In terms of ZFS pool creation, it is necessary to distinguish between metadata targets (MDTs) and object storage targets (OSTs).

For the MDTs, a configuration that can sustain a higher number of IOPS is recommended. An example of such a configuration could be 4+ SSDs or 12+ high speed HDDs with striped mirror protection.

To define the size of the MDT, consider that for ZFS, there is no fixed ratio between the number of data structures that represent objects (dnodes) and storage space at format time. The new dnodes just consume space like the file data, and new objects can be created until the MDT runs out of space. There will be at least 4.5KB of space used for each file (assuming 4KB sector size). That does not include any overhead for directories and other metadata on the MDTs, although ZFS’s metadata compression (which is enabled by default for ZFS) may reduce the actual space used by each dnode.

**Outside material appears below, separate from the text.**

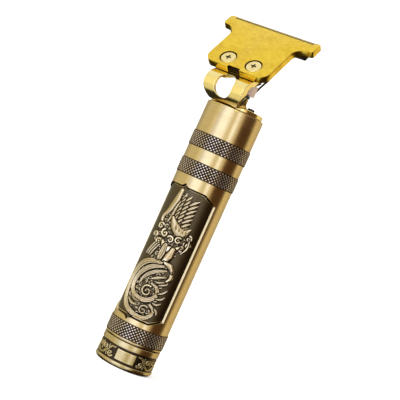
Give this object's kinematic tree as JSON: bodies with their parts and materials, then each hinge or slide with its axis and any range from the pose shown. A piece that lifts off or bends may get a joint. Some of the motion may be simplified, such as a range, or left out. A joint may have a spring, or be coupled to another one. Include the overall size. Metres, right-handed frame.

For the OSTs, setting the recordsize property equal to 1MB is recommended. Setting the property ashift=12 can also deliver a performance improvement. The recommended OST drive layout configuration consists of a double-parity RAIDZ2 using at least 11 disks (9+2). Refer to the section titled ZFS OSDs for information on RAIDZ layouts and the application of the ashift and recordsize properties.

If the design will take advantage of L2ARC devices, consider that an L2ARC device can only be associated with a single pool.

Creating multiple pools in the object storage servers means creating multiple OSTs, one per pool. For a very large Lustre installation, consider creating one pool per OSS (or a limited number), concatenating many VDEVs of 11 HDDs in RAID-Z2.

This strategy could have several benefits:

  • Better utilization of the ARC memory
  • Fewer L2ARC are needed to speed up random reads
  • A reduction in the number of object storage clients and the memory consumption associated to those on the client side

Suggested ZFS pool layout based on the different Lustre target roles:

Target Suggested Notes
MGT MIRROR: 2 HDDs No requirement for high performance or capacity
MDT STRIPED MIRROR: 4+ SSDs or 12+ HDDs Optimize for high IOPS workload.
OST RAID-Z2: 11+ HDDs Optimize for high throughput workload.